693

In re CADWELL and others, Bankrupts.

District Court, N. D. New York.

1883.

CREDITOR PROVING CLAIM—FRAUDULENT PREFERENCE—ACTUAL AND CONSTRUCTIVE FRAUD.

A creditor who is guilty of no actual fraud is not debarred from proving his debt for the reason that his preference has been set aside by the judgment of the court for constructive fraud only.

In Bankruptcy.

George W. Adams, for assignee.

John Lansing, for creditor.

COXE, J. This is an appeal from an order of the register expunging the proof of debt filed by the Jefferson County National Bank, founded upon three judgments which had previously been declared preferential and void for constructive fraud only. Brown v. Jefferson Co. Nat. Bank, 19 Blatchf. 315; S. C. 9 FED. REP. 258.

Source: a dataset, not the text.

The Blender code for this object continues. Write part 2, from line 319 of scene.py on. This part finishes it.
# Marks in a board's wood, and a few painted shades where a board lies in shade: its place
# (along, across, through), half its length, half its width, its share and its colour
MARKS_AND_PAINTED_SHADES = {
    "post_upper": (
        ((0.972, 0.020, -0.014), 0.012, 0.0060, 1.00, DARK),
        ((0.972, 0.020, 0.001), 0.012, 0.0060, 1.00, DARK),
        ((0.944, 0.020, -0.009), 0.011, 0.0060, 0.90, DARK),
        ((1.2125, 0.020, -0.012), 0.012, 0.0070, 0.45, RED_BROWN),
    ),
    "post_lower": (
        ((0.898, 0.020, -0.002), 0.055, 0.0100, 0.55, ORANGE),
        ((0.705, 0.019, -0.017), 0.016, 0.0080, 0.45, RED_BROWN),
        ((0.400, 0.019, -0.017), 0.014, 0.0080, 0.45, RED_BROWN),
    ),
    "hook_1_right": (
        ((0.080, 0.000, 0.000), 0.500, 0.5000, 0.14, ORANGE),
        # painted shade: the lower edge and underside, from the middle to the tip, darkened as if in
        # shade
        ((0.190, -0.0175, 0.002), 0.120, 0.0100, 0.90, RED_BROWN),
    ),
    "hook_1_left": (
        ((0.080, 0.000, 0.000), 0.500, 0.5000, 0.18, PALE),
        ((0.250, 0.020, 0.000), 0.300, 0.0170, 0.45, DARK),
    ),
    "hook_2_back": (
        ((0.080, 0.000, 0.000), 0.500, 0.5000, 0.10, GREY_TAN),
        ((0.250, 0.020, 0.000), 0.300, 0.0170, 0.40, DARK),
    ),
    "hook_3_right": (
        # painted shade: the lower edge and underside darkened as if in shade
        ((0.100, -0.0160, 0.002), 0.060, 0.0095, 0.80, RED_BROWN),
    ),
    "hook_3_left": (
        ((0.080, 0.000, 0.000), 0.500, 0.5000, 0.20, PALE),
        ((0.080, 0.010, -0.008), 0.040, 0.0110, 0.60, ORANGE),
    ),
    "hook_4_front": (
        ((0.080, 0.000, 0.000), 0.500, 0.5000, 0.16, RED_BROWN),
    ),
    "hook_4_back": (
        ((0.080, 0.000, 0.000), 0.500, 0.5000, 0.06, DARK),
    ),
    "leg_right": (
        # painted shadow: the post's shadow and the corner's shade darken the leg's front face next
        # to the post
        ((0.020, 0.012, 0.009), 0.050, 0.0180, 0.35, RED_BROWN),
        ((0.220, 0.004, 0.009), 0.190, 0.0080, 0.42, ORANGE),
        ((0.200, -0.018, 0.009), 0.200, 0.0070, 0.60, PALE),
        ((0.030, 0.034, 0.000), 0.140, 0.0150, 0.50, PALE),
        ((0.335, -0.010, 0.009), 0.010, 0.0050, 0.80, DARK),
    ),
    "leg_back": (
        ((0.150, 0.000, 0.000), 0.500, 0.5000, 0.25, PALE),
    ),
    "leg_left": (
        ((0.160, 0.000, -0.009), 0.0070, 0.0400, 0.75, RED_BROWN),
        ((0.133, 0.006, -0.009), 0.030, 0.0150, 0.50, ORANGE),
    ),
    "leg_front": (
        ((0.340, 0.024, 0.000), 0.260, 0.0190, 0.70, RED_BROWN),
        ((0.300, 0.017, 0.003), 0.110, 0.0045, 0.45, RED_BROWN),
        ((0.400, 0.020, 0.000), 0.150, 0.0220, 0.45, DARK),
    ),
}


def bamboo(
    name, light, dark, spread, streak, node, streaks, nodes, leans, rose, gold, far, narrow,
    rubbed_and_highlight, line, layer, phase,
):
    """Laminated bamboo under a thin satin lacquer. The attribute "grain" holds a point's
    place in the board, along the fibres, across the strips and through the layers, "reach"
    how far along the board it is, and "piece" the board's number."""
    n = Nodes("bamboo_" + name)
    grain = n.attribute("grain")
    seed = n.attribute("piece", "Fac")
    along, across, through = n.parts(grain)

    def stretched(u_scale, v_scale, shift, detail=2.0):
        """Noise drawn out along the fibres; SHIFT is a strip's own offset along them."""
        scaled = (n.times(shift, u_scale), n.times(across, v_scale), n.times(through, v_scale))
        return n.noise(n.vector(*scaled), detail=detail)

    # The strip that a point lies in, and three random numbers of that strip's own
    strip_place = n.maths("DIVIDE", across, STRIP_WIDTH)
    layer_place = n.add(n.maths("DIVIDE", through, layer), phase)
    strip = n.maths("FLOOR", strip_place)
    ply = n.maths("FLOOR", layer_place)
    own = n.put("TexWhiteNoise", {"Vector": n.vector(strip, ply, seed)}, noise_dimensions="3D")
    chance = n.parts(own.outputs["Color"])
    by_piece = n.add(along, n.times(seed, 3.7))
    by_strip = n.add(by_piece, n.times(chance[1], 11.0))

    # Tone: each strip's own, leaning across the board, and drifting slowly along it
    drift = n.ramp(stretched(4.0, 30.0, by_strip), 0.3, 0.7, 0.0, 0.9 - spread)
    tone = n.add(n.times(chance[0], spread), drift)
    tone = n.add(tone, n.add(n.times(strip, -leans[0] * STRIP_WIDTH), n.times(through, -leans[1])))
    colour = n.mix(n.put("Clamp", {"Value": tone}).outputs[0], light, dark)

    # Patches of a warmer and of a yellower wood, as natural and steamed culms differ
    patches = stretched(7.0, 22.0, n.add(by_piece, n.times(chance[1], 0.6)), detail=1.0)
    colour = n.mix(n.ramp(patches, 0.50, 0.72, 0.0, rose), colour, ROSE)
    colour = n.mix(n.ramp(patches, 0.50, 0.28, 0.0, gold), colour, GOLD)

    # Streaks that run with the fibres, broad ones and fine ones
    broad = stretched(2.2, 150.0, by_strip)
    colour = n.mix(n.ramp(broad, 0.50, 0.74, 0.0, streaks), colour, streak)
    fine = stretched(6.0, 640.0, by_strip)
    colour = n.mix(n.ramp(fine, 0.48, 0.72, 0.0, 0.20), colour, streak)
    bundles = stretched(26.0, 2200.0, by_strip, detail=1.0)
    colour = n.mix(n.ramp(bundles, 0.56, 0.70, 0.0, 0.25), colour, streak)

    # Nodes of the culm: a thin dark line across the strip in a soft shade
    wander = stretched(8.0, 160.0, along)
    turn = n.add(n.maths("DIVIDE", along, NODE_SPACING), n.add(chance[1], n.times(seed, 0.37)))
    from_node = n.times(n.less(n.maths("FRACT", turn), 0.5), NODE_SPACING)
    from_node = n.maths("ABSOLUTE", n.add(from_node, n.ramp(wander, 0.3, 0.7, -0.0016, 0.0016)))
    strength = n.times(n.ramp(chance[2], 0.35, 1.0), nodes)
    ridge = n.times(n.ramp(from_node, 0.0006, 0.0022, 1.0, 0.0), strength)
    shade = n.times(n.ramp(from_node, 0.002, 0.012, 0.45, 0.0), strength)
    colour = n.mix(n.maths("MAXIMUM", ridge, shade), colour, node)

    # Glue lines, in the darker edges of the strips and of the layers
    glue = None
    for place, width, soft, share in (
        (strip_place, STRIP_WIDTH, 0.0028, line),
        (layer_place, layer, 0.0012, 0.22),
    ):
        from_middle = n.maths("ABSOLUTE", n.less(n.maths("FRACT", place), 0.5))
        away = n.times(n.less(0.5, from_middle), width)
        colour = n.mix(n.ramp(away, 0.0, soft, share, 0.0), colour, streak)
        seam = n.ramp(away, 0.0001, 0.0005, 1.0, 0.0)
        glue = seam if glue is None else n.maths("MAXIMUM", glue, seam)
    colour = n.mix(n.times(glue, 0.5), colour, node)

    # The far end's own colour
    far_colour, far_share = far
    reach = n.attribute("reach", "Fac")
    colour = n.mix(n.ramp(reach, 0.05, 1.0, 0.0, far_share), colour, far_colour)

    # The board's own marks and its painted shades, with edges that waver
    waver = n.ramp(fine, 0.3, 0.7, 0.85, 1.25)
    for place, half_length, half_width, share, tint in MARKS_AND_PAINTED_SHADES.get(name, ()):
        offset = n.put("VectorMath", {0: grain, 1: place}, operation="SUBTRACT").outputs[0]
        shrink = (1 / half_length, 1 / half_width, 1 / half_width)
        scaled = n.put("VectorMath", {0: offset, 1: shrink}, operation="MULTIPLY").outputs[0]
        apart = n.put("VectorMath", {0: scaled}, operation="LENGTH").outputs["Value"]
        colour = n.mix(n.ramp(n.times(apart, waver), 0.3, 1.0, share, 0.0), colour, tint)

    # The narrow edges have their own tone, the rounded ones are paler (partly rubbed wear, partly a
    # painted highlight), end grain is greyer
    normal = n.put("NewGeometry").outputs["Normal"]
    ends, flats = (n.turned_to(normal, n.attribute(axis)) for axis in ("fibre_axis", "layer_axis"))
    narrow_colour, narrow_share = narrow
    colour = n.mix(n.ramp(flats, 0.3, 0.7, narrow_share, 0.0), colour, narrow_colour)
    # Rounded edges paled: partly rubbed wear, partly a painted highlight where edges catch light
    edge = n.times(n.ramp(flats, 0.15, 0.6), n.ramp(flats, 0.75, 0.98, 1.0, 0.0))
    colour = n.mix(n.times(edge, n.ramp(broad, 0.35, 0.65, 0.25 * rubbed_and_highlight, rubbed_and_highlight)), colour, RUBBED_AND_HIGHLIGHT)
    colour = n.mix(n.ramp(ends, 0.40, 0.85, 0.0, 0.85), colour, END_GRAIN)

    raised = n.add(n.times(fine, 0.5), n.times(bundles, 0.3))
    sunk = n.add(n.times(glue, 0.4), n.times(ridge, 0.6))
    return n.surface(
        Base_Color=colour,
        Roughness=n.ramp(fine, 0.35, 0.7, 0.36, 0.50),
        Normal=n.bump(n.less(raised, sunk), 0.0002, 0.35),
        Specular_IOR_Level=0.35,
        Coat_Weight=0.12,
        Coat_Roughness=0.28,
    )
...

The sole question is whether a creditor, who is guilty of no actual fraud, is debarred from proving his debt for the reason that his preference has been set aside by the judgment of the court.

In August, 1877, the district court for the southern district of New York decided that there was no conflict between section 5084 of the Revised Statutes and section 12 of the act of June 22, 1874; that a person who surrenders his preference under section 5084 may, even then, under section 12, be prevented from proving more than a moiety of his debt, if guilty of actual fraud; that section 12 placed another limitation upon the proof of debts, and did nothing more. In other words, that the amendment, instead of relaxing, made still harsher the terms of the original act. In re Stein, 16 N. B. R. 569.

694

The register rests his decision wholly upon this authority. I find but one case decided subsequently in which a similar view is taken. In re Graves, 9 FED. REP. 816, (district court of Delaware, 1881.) See, also, In re Cramer, 13 N. B. R. 225, (district court of Minnesota, 1876.) On the contrary, the following authorities—two of them circuit court decisions—hold that it was the intention of congress, by the amendment of 1874, to distinguish between actual and constructive fraud, and remove the existing limitation upon the proof of debts by honest creditors. Burr v. Hopkins, 12 N. B. R. 211, (circuit court of Wisconsin;) In re Black, 17 N. B. R. 399, (district court of Massachusetts, 1878:) In re Newcomer, 18 N. B. R. 85, (district court of Illinois, 1878;) In re Kaufman, 19 N. B. R. 283, (district court of New Jersey, 1879;) In re Reed, 3 FED. REP. 798, (circuit court of Massachusetts, 1880.)

All of these decisions, with the exception of the first named, were rendered after the decision in the Stein Case. The reasoning of the learned judge in that case is referred to, reviewed, and disapproved. The construction contended for by the assignee, is, with great unanimity, rejected. It would hardly be profitable to restate the arguments upon this subject pro and con; they are very clearly and ably reviewed in the opinions referred to. The question is not free from doubt; each interpretation is surrounded with difficulties; but I am inclined to concur in the views expressed by Judges DRUMMOND, LOWELL, BLODGETT, NIXON, and CLIFFORD, as giving the most reasonable construction of the law. If the amendment had been stated affirmatively,—“and such person, if a creditor, shall, ‘except’ in cases of actual fraud on his part, be allowed to prove his debt,”—there would be little difficulty in giving it force and effect, even though in conflict with some of the earlier provisions of the act. But is not the meaning the same, though the proposition is stated negatively? The law says that a guilty party shall “not be allowed to prove for more than” half his debt; is not the implication well-nigh conclusive that an innocent party may prove his entire debt? If this is not the meaning of the amendment, it is indeed difficult to imagine what the intention of congress was in adopting it.

The order of the register should be reversed and the expunged proof reinstated.